HF: Maybe it’s an age issue?

KB: Oh maybe, I don’t even know. I’m not going to worry about it, I’ve got
enough on my plate right now so I’ll worry about that when it comes.

 

HF: At times in this game you were going pretty
hard against Dion Phaneuf, including when you blocked his slap shot near the
end of the third and I can tell by the way you are limping that I don’t have to
ask if it stings.

KB: I was a little more frustrated tonight
because I lost the puck a few times and I didn’t play as well as I would have
liked but it’s playoff hockey so you have to keep battling. When I saw him winding up I went down to
block it but I was holding my breath because I knew it was going to hurt if I
got it. I think he’s got one of the
hardest shots in the league. We’ve
battled all year and we’ll continue to do it through this series and it’s
fun.

 

HF: Was tonight’s effort and performance a
typical game for you?

KB: No, I think I’ve had a lot of better
nights. I think our line still
maintained a lot of pressure on them and we didn’t give up too much in our end. Personally I don’t think my hands were all
there but I’ve had better nights for sure.

 

HF: Is yours a team that can go all the way to
the Memorial Cup?

KB: I seriously think we can. I think we have the skill and the heart in
the room to do it; we just have to come out and play every night like we did
tonight.

 

HF: Once the season is over, one of the things
you like to do is play ball hockey in the off-season?

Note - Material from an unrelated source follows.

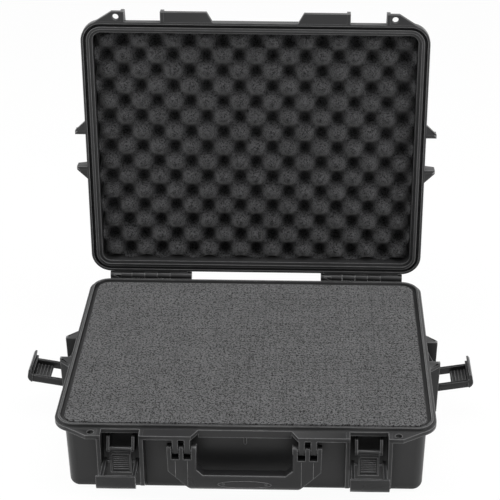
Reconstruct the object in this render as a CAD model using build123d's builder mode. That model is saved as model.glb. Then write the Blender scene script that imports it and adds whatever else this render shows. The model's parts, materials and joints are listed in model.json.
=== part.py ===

KB: Yeah, I play ball hockey in the Edmonton league. For the last two years I’ve been in a ball
hockey league in the city, I play for the Vegreville Pysankas. It’s a fun team; once or twice a week we play
a game and that’s all it is, for fun and to keep in shape.

 

The
Warriors were expected, before the playoffs began, to be a serious contender
from the Eastern Division to advance to the WHL finals. After game 5 on Good Friday, Moose Jaw finds
themselves behind the eight ball again and will have to find a way to beat the
Rebels in their barn for a third time in the series to stay alive. Red Deer captured the fifth game by a narrow
2-1 margin and could close out the series on Easter Sunday.